Yesterday I did the third or forth layer of coloured paint onto my sculpture, it now has eyebrows. However, I’m not sure I like the matt toning, created by the acrylic. I think I may purchase a gloss, or even a clear nail varnish; to put over the lips, nails, the disfigured wrinkling skin by / around the fingers, and around where the damaged skin on where the left eye is supposed to appear, to give a better appearance of seepage, damage and realism.


So, while wrestling with some ideas.

I found one the best ways to show what depression feels like, the show the physical attributes.




The feeling that you could drown in your sorrows, and no one could hear you scream.

The pain of your eyes after crying so much, you just want to pull them out and start again.

Starvation but no hunger.

Eyes that stare into nowhere, hollow through an empty soul.

That’s why I decided to do a sculpture. The hand that you have round your head turning to the scratches at the back of your neck, the eyes one pulled one plane, starvation, the drowning, screaming, the hollowness and the pain all in one.

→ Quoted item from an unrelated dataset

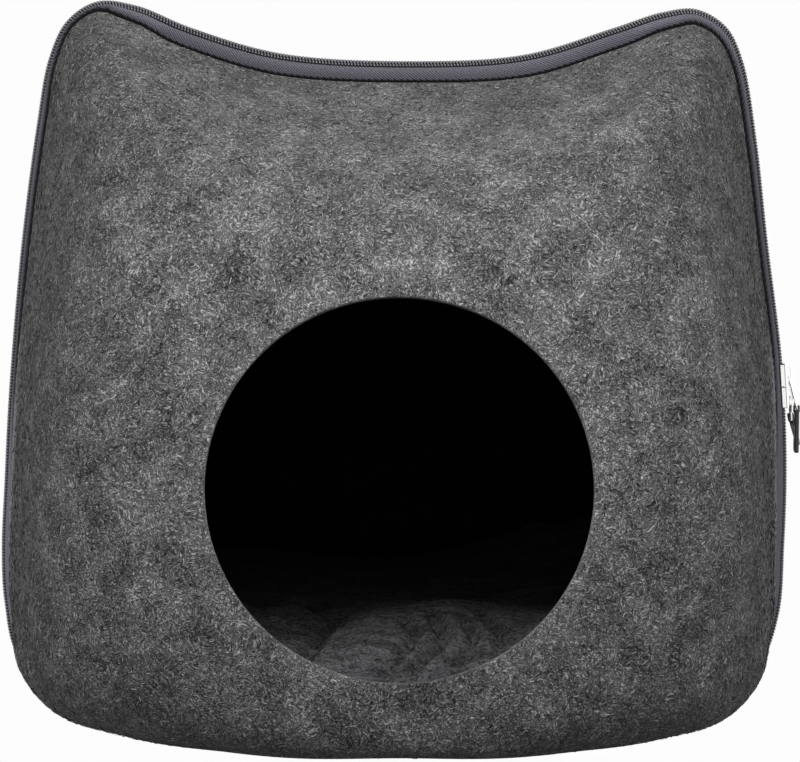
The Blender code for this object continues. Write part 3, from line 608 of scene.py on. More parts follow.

I did a few designs, based on research.

Then decide how to make it and what with. And then set out on creating the piece of depressions pain.

Through Facebook, I use the live stream, on my phone, to show the progression of the work.

I found this easier, than using my camera. For I found the my camera does not have enough battery life, to record process of the work, for dying every five minutes after filming.

I thought, if I live streamed it, I could download it, edit it, and then shrink it. From hours of work, to a minute or so of the important bit sped up, with some sounds or music doubling over the top, and removing all the unnecessary time.

But after I done so, I realise that Facebook doesn’t allow you to download live streams. Can get an app for this, but I’m not sure how to get My Laptop yet. And It’s completely obliterated my phone, before I could remove all the staff to have the space that was needed to download the films.


I do not want to quote any artist names, or websites at this point. For I have never done a blog before, and I fear if I do not quote them correctly, there will be consequences.

Bearing this in mind, I understand that they will need to be put in. But I wish to do this at a later date, where I can feel more comfortable, and confident with doing so.


After the realisation, that the 3-D hands would not work with what I had. I started looking into different ways to express what I wish to show within the hands. That being the vulnerability to others, and the influence they could have on me.

“My heart is in your hands” – Would have been the name of the collective pieces, due to the symbolic connections to the vulnerabilities I wish to place inside the hands, like chains to represent my burdens, or a human heart replica to represent my love and kindness toward others.

While looking into alcoholism for my dissertation, within the research for Jackson Pollock. I came across a bartender, which showed alcoholic jellies being placed into circular moulds, and then being eaten. I could not help, but think about the interactive process, between people, and that in which they are vulnerable to (in this case, the choice to consume alcohol).

This led me to the idea, of using the audience themselves (the visitors of galleries) as part of my process. As well as an idea, to replace the 3-D hands.

After this decision, I decided to research, and see if any other artists had done similar work which I could reflect on.

Eventually, I came across an artist, who left a pile of sweets. As the gallery time went by, the pile of sweets slowly diminished, as people helped themselves.

While doing this research, I found a way (theoretically), to make small edible human hearts, out of jelly. If all goes well, throughout the exhibition time, passing visitors can take, and eat individual pieces of human heart jellies (which I will created from a customised mould), to represent pieces of me, eventually leaving nothing there (as they are taken). As well as imagery showing what there was at the beginning, along with the explanation inviting them to take a piece, even when there may be none left to take.